De La Grange has noted the justification of having both options available for conductors to choose:

"...given that Mahler changed his mind so many times, it is understandable that a conductor might nowadays wish to stand by the order in the second version, if he is deeply convinced that he can serve the work better by doing this." 

Mahler scholar Donald Mitchell echoed the dual-version scenario and the need for the availability of both options:

"I believe that all serious students of his music should make up their own minds about which order in their view represents Mahler's genius. He was after all in two minds about it himself. We should let the music – how we hear it – decide! For me there is no right or wrong in this matter. We should continue to hear, quite legitimately, both versions of the symphony, according to the convictions of the interpreters involved. After all the first version has a fascinating history and legitimacy endowed by none other than the composer himself! Of course we must respect the fact of his final change of mind but to imagine that we should accept this without debate or comment beggars belief."

Matthews, Paul Banks and scholar Warren Darcy (the last an advocate for the Andante/Scherzo order) have independently proposed the idea of two separate editions of the symphony, one to accommodate each version of the order of the inner movements.
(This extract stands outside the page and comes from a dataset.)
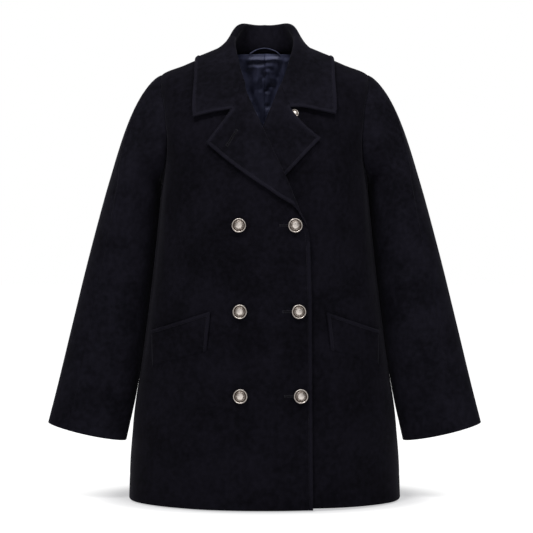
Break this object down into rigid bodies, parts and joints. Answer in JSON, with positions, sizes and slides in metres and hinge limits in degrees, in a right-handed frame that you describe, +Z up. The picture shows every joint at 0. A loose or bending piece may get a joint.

Music commentator David Hurwitz has likewise remarked:

"So as far as the facts go, then, we have on the one hand what Mahler actually did when he last performed the symphony, and on the other hand, what he originally composed and what his wife reported that he ultimately wanted. Any objective observer would be compelled to admit that this constitutes strong evidence for both perspectives. This being the case, the responsible thing to do in revisiting the need for a new Critical Edition would be to set out all of the arguments on each side, and then take no position. Let the performers decide, and admit frankly that if the criterion for making a decision regarding the correct order of the inner movements must be what Mahler himself ultimately wanted, then no final answer is possible."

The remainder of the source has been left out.